La fuoriuscita di soluti dal lume determina una diminuzione costante dell'osmolarità del filtrato, da
1200 mOsM a 100 mOsM al punto in cui la branca ascendente lascia la midollare ed entra nella
zona corticale. Il risultato netto del moltiplicatore renale in controcorrente è la produzione di un
liquido interstiziale iperosmotico a livello della midollare e di un filtrato ipoosmotico alla fine
dell'ansa di Henle.
A questo punto però, l'acqua che lascia il tratto discendente dell'ansa di Henle potrebbe andare a
diluire troppo il liquido interstiziale presente nella zona midollare.

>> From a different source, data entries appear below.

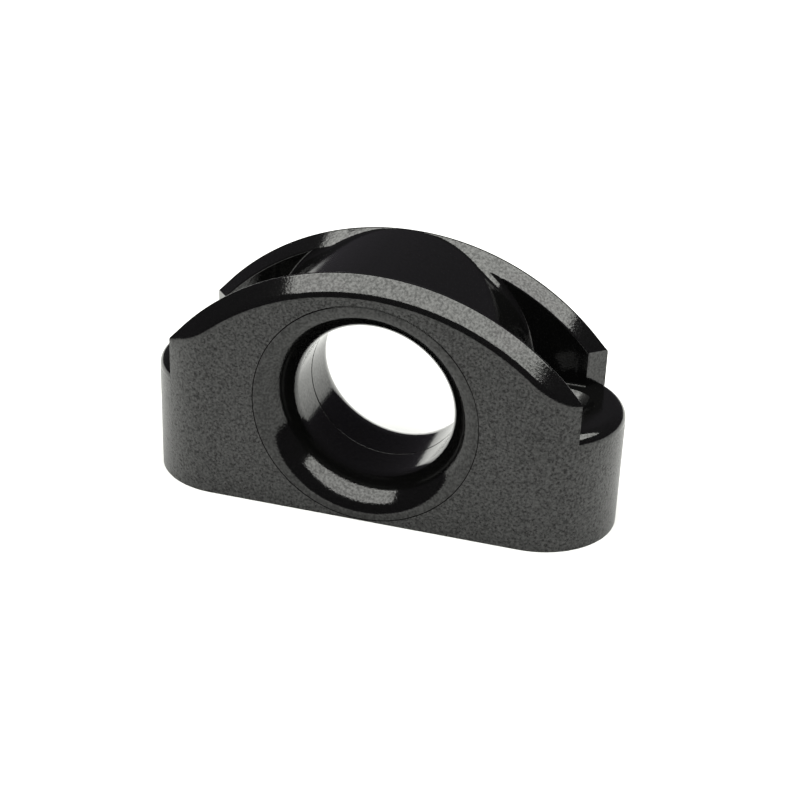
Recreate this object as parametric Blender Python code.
"""Two-screw bullseye fairlead: a moulded body with two flanged half liners in its bore.

A line runs through the bore, along Y. Two screws go down through the pockets at the
ends. Lengths are metres, +Z is up, and the origin is the middle of the flat base.
"""
from math import acos, asin, atan2, copysign, cos, pi, radians, sin, sqrt, tan

import bmesh
import bpy
from mathutils import Vector

MM = 0.001

# Body outline
LENGTH = 52.0 * MM              # over the full-round ends
WIDTH = 17.3 * MM
END_RADIUS = WIDTH / 2
END_CENTRE_X = LENGTH / 2 - END_RADIUS
LUG_INSET = 0.02 * MM           # the lug block lies this far inside the walls' faces

# Screw lugs
SEAT_HEIGHT = 13.5 * MM
SEAT_EDGE_RADIUS = 1.3 * MM
SCREW_SPACING = 38.0 * MM
SCREW_HOLE_RADIUS = 2.25 * MM
COUNTERSINK_RADIUS = 3.6 * MM

# Arched walls: a section turned about an axis along Y. Each rises from its outer face over a
# bevel to a ridge and falls over a flatter slope to its inner face.
ARCH_CENTRE_Z = -1.1 * MM
BEVEL_RADIUS = 27.12 * MM       # arch radius where the outer face meets the bevel
RIDGE_RADIUS = 28.96 * MM
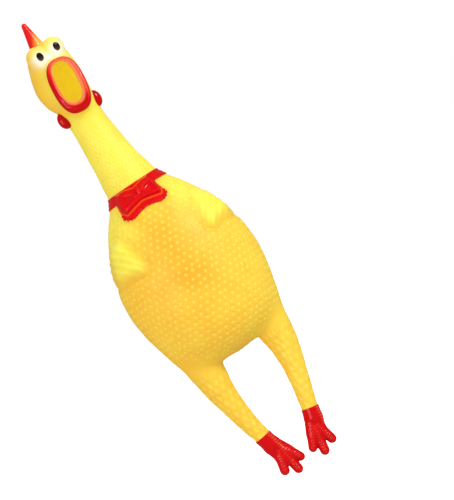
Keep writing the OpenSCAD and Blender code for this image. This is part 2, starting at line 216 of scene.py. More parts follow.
# The folded wings' outline from the front, as distance from the middle plane and height, and from
# the side, as Y and height.
WING = [(24.5, 43.5), (60, 46), (60, 13), (31, 17.5), (25, 15.2), (21.0, 18.5), (20.3, 25), (21.2, 33)]
WING_SIDE = [(-50, 48), (-8, 45), (5, 36), (9.5, 27), (7, 20.5), (-3, 15), (-50, 5)]
WING_SWELL = 2.9                    # how far the wings stand out of the torso
RIDGE_HEIGHT, RIDGE_GAP = 0.26, 4.0
CREASE_DEPTH = 0.65                 # depth of the fold along the wings' edge
COMB = [  # root and tip of each lobe in Y and Z, root radius, tip radius
    ((-0.5, 158.5), (-1.5, 178.1), 5.6, 1.6),
    ((5.5, 158.5), (5.0, 173.5), 4.2, 1.3),
    ((11.0, 155.0), (11.0, 167.8), 3.8, 1.4),
]


def eye_bumps(x, y, z):
    centre = (EYE["x"], EYE["y"], EYE["z"])
    return ellipsoid(np.abs(x - EYE_MIDDLE), y, z, centre, (EYE["r"], EYE["r"], EYE["r"]))


def comb_form(x, y, z):
    d = None
    for (y0, z0), (y1, z1), r0, r1 in COMB:
        lobe = cone(x, y, z, (-0.6, y0, z0), (0, y1, z1), r0, r1)
        d = lobe if d is None else smooth_union(d, lobe, 2.0)
    return d


def wing_outline(x, z):
    """Distance to the front outline of the folded wings, negative on a wing."""
    return polygon(np.abs(x), z, WING)


def wing_edge(x, y, z):
    """Distance to the rounded edge of the wings over front and side, negative on a wing."""
    return smooth_meet(wing_outline(x, z), polygon(y, z, WING_SIDE), 6.0)


def feathered(x, z):
    """Share, 0 to 1, of the wings' upper layer with its ridges; the layer below it is smooth."""
    return smoothstep(-5, 5, z - 15 - 0.9 * (np.abs(x) - 28.5))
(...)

A questo punto bisogna pensare all'associazione tra l'ansa di Henle e i vasi peritubulari definiti vasa
recta.
Questi capillari scendono, come l'ansa, verso la midollare e tornano alla corteccia ma lo
scorrimento del sangue è opposto a quello dell'ansa di Henle.
Quindi avviene il contrario.
Quando il sangue scorre in profondità nella midollare, cede acqua e raccoglie i soluti trasportati
fuori dalla branca ascendente dell'ansa di Henle, portando tali soluti più avanti nella midollare.
Quindi quando il sangue raggiunge l'estremità midollare dell'ansa presenta un osmolarità simile a
quella del liquido interstiziale, circa 1200 mOsM.